Stored data:

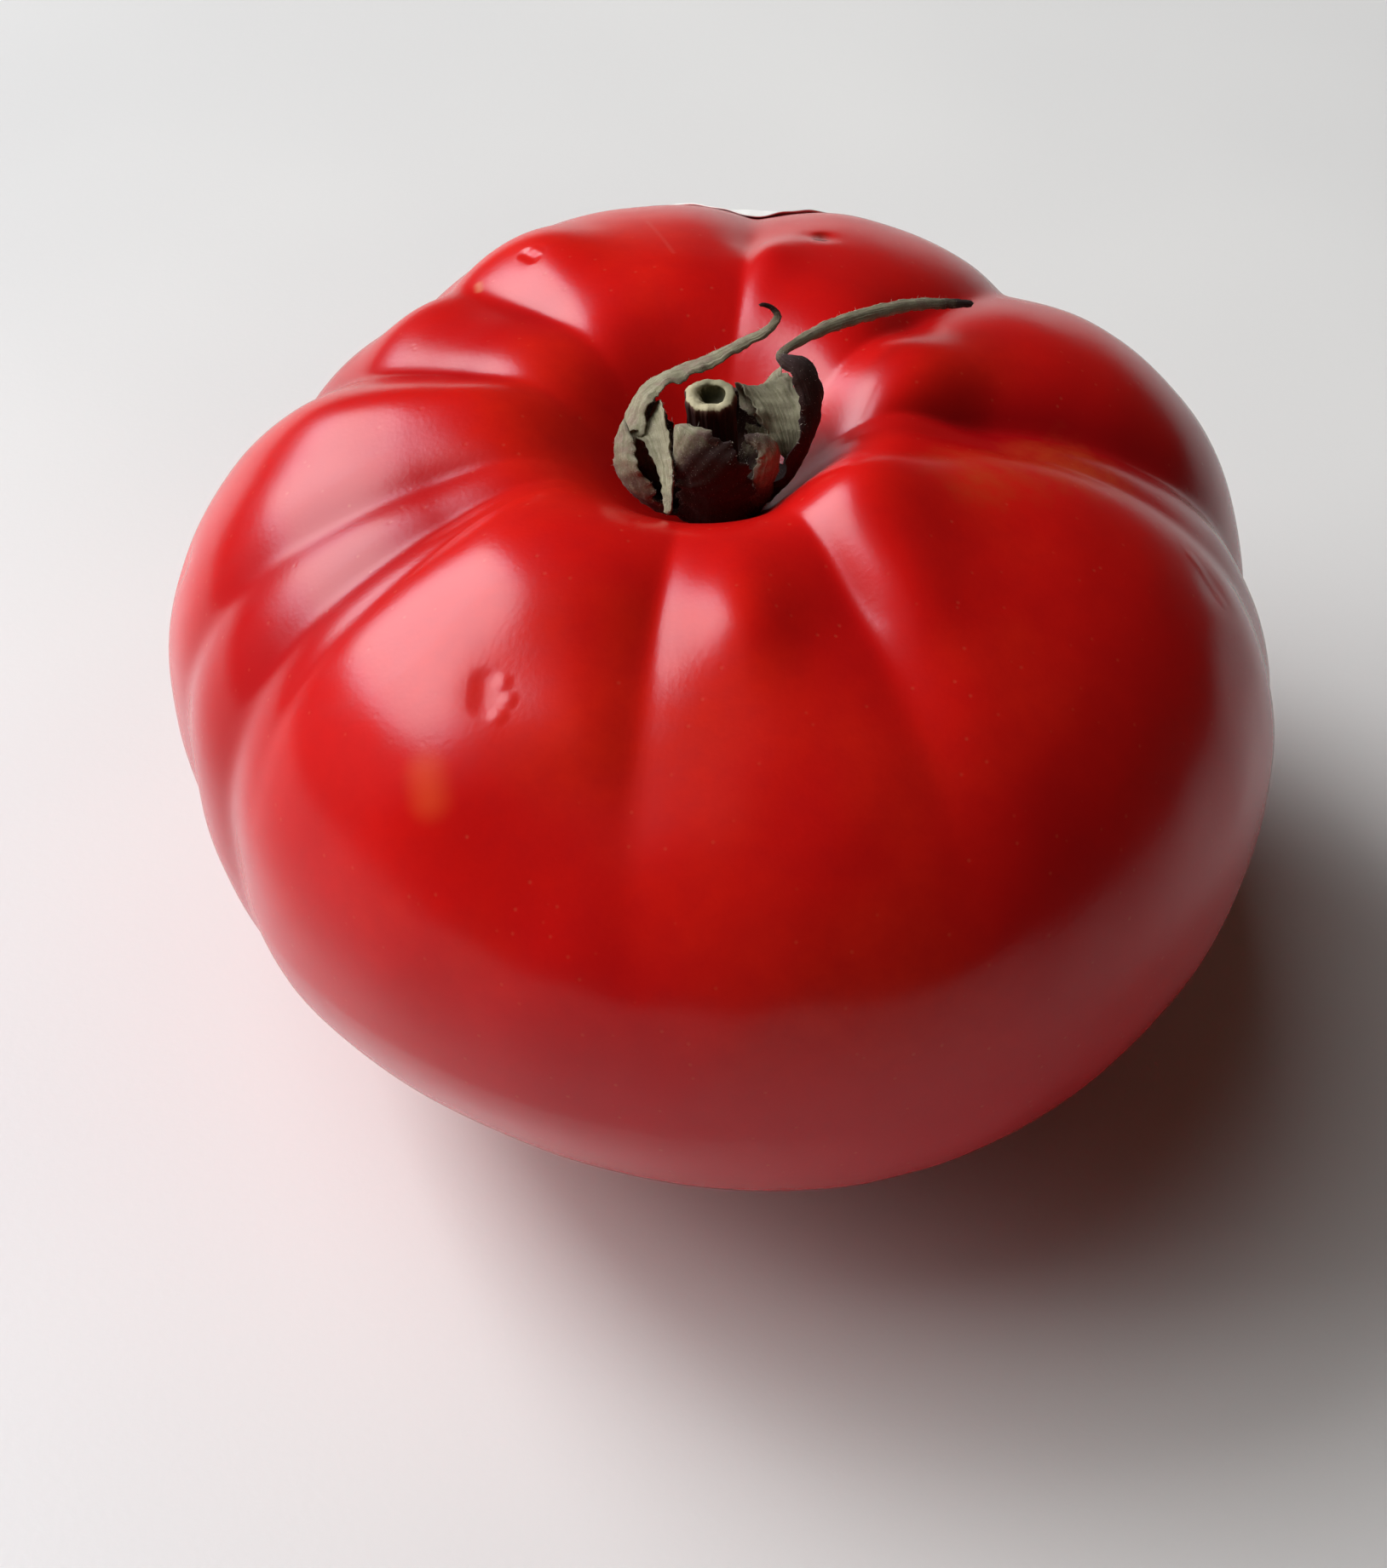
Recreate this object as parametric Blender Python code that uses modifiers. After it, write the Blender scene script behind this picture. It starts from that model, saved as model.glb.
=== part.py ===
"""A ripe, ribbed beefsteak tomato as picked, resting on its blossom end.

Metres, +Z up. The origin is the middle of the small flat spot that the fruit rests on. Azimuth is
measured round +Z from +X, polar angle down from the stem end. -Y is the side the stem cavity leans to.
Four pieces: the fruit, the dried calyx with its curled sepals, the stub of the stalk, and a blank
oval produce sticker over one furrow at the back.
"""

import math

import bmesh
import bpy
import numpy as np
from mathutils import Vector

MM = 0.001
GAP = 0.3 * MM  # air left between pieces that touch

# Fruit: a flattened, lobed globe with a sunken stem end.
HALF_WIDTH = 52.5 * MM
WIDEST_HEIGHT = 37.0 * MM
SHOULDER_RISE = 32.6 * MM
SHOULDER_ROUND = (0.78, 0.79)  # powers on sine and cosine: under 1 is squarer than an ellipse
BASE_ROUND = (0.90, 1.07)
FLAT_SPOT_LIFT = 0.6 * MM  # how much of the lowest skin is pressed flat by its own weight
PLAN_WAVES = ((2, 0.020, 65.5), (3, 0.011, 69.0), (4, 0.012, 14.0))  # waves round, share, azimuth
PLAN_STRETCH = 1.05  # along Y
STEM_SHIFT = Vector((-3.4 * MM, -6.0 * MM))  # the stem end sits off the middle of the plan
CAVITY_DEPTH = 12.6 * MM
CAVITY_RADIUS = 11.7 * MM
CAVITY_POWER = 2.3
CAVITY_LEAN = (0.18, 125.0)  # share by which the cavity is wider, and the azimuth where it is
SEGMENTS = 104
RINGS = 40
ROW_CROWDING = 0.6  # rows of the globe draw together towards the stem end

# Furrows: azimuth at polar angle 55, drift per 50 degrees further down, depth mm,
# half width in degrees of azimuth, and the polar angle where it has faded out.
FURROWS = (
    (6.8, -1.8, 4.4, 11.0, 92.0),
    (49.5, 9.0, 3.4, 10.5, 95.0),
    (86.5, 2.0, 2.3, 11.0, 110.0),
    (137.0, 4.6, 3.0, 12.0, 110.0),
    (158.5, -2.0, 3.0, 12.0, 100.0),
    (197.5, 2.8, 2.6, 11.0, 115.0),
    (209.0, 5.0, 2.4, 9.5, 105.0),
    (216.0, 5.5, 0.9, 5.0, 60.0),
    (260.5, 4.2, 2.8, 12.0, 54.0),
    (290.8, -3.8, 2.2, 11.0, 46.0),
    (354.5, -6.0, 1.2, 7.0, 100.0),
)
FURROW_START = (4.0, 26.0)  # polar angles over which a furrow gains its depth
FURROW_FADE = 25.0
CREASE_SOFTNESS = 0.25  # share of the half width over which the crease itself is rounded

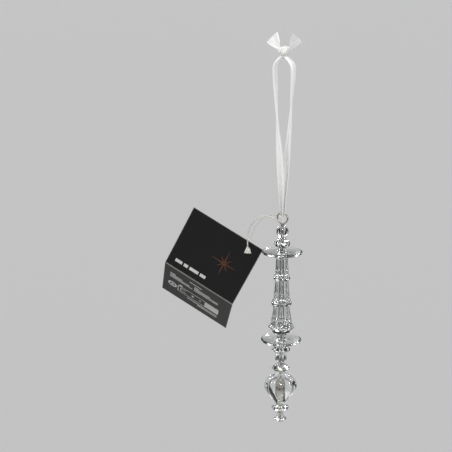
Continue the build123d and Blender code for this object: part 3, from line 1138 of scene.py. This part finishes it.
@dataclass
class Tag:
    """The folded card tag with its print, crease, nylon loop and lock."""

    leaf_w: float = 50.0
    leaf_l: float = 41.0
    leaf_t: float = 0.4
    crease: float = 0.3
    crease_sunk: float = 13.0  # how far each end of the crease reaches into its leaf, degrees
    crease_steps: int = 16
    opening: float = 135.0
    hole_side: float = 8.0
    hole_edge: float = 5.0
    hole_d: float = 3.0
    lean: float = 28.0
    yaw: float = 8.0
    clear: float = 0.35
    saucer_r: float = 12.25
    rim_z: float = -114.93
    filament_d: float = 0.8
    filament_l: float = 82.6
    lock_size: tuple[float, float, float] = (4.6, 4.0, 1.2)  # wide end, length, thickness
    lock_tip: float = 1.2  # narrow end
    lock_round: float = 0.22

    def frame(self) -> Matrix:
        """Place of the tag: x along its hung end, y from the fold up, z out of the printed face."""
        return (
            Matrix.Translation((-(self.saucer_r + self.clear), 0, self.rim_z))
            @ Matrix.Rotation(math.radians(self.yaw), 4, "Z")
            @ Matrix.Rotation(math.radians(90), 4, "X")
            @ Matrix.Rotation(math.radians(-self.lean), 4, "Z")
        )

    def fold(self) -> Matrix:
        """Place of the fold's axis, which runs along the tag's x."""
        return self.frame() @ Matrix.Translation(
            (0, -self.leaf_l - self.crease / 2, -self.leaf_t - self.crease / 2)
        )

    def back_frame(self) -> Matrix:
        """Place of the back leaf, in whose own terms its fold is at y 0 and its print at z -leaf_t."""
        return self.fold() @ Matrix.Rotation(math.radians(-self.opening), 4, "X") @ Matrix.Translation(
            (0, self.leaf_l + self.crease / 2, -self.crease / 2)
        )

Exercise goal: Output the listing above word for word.

Output of the task:
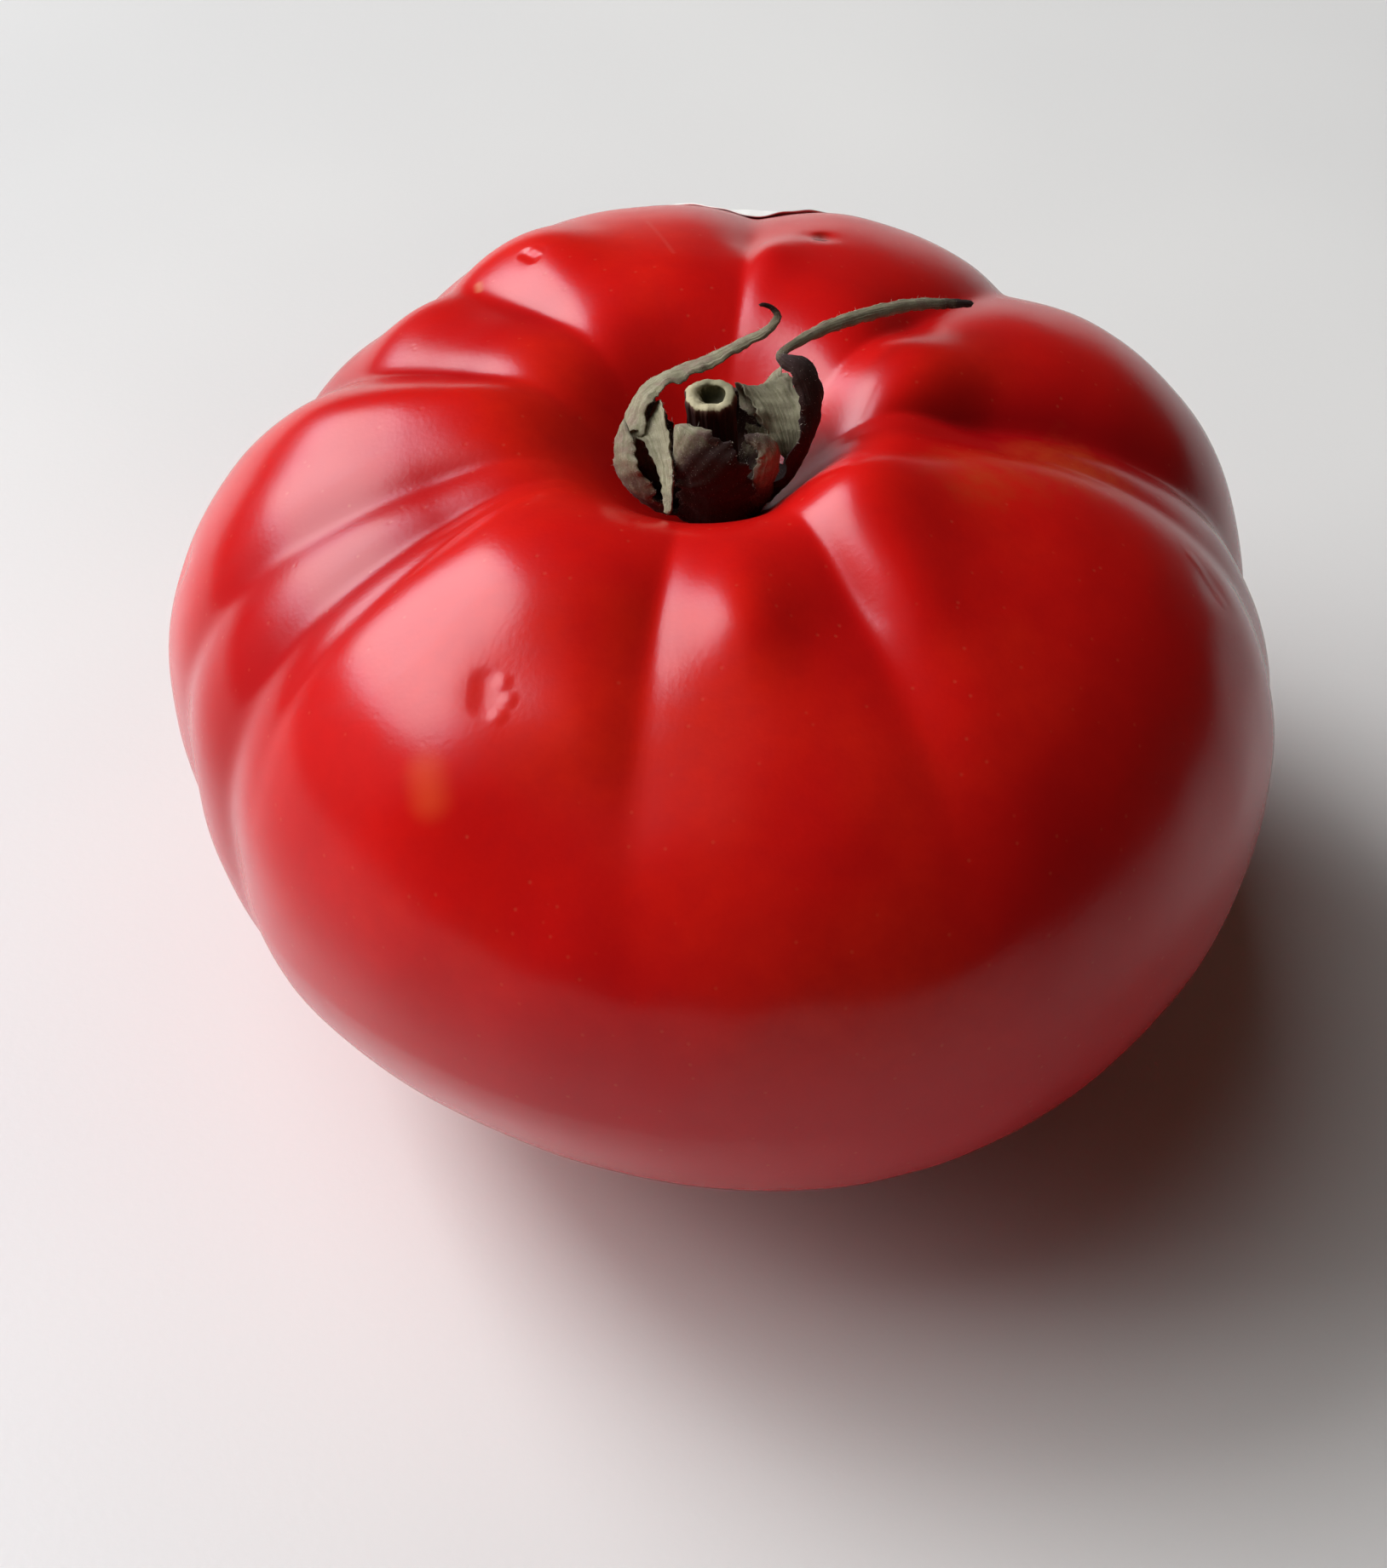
Recreate this object as parametric Blender Python code that uses modifiers. After it, write the Blender scene script behind this picture. It starts from that model, saved as model.glb.
=== part.py ===
"""A ripe, ribbed beefsteak tomato as picked, resting on its blossom end.

Metres, +Z up. The origin is the middle of the small flat spot that the fruit rests on. Azimuth is
measured round +Z from +X, polar angle down from the stem end. -Y is the side the stem cavity leans to.
Four pieces: the fruit, the dried calyx with its curled sepals, the stub of the stalk, and a blank
oval produce sticker over one furrow at the back.
"""

import math

import bmesh
import bpy
import numpy as np
from mathutils import Vector

MM = 0.001
GAP = 0.3 * MM  # air left between pieces that touch

# Fruit: a flattened, lobed globe with a sunken stem end.
HALF_WIDTH = 52.5 * MM
WIDEST_HEIGHT = 37.0 * MM
SHOULDER_RISE = 32.6 * MM
SHOULDER_ROUND = (0.78, 0.79)  # powers on sine and cosine: under 1 is squarer than an ellipse
BASE_ROUND = (0.90, 1.07)
FLAT_SPOT_LIFT = 0.6 * MM  # how much of the lowest skin is pressed flat by its own weight
PLAN_WAVES = ((2, 0.020, 65.5), (3, 0.011, 69.0), (4, 0.012, 14.0))  # waves round, share, azimuth
PLAN_STRETCH = 1.05  # along Y
STEM_SHIFT = Vector((-3.4 * MM, -6.0 * MM))  # the stem end sits off the middle of the plan
CAVITY_DEPTH = 12.6 * MM
CAVITY_RADIUS = 11.7 * MM
CAVITY_POWER = 2.3
CAVITY_LEAN = (0.18, 125.0)  # share by which the cavity is wider, and the azimuth where it is
SEGMENTS = 104
RINGS = 40
ROW_CROWDING = 0.6  # rows of the globe draw together towards the stem end

# Furrows: azimuth at polar angle 55, drift per 50 degrees further down, depth mm,
# half width in degrees of azimuth, and the polar angle where it has faded out.
FURROWS = (
    (6.8, -1.8, 4.4, 11.0, 92.0),
    (49.5, 9.0, 3.4, 10.5, 95.0),
    (86.5, 2.0, 2.3, 11.0, 110.0),
    (137.0, 4.6, 3.0, 12.0, 110.0),
    (158.5, -2.0, 3.0, 12.0, 100.0),
    (197.5, 2.8, 2.6, 11.0, 115.0),
    (209.0, 5.0, 2.4, 9.5, 105.0),
    (216.0, 5.5, 0.9, 5.0, 60.0),
    (260.5, 4.2, 2.8, 12.0, 54.0),
    (290.8, -3.8, 2.2, 11.0, 46.0),
    (354.5, -6.0, 1.2, 7.0, 100.0),
)
FURROW_START = (4.0, 26.0)  # polar angles over which a furrow gains its depth
FURROW_FADE = 25.0
CREASE_SOFTNESS = 0.25  # share of the half width over which the crease itself is rounded

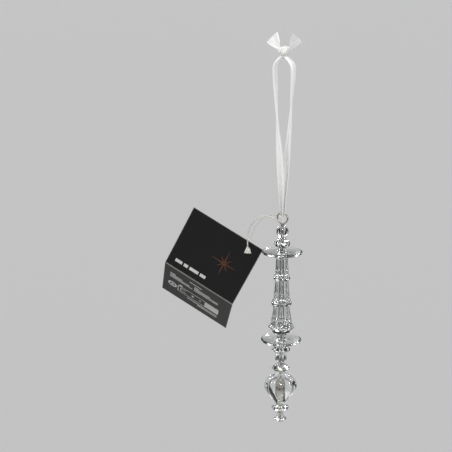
Continue the build123d and Blender code for this object: part 3, from line 1138 of scene.py. This part finishes it.
@dataclass
class Tag:
    """The folded card tag with its print, crease, nylon loop and lock."""

    leaf_w: float = 50.0
    leaf_l: float = 41.0
    leaf_t: float = 0.4
    crease: float = 0.3
    crease_sunk: float = 13.0  # how far each end of the crease reaches into its leaf, degrees
    crease_steps: int = 16
    opening: float = 135.0
    hole_side: float = 8.0
    hole_edge: float = 5.0
    hole_d: float = 3.0
    lean: float = 28.0
    yaw: float = 8.0
    clear: float = 0.35
    saucer_r: float = 12.25
    rim_z: float = -114.93
    filament_d: float = 0.8
    filament_l: float = 82.6
    lock_size: tuple[float, float, float] = (4.6, 4.0, 1.2)  # wide end, length, thickness
    lock_tip: float = 1.2  # narrow end
    lock_round: float = 0.22

    def frame(self) -> Matrix:
        """Place of the tag: x along its hung end, y from the fold up, z out of the printed face."""
        return (
            Matrix.Translation((-(self.saucer_r + self.clear), 0, self.rim_z))
            @ Matrix.Rotation(math.radians(self.yaw), 4, "Z")
            @ Matrix.Rotation(math.radians(90), 4, "X")
            @ Matrix.Rotation(math.radians(-self.lean), 4, "Z")
        )

    def fold(self) -> Matrix:
        """Place of the fold's axis, which runs along the tag's x."""
        return self.frame() @ Matrix.Translation(
            (0, -self.leaf_l - self.crease / 2, -self.leaf_t - self.crease / 2)
        )

    def back_frame(self) -> Matrix:
        """Place of the back leaf, in whose own terms its fold is at y 0 and its print at z -leaf_t."""
        return self.fold() @ Matrix.Rotation(math.radians(-self.opening), 4, "X") @ Matrix.Translation(
            (0, self.leaf_l + self.crease / 2, -self.crease / 2)
        )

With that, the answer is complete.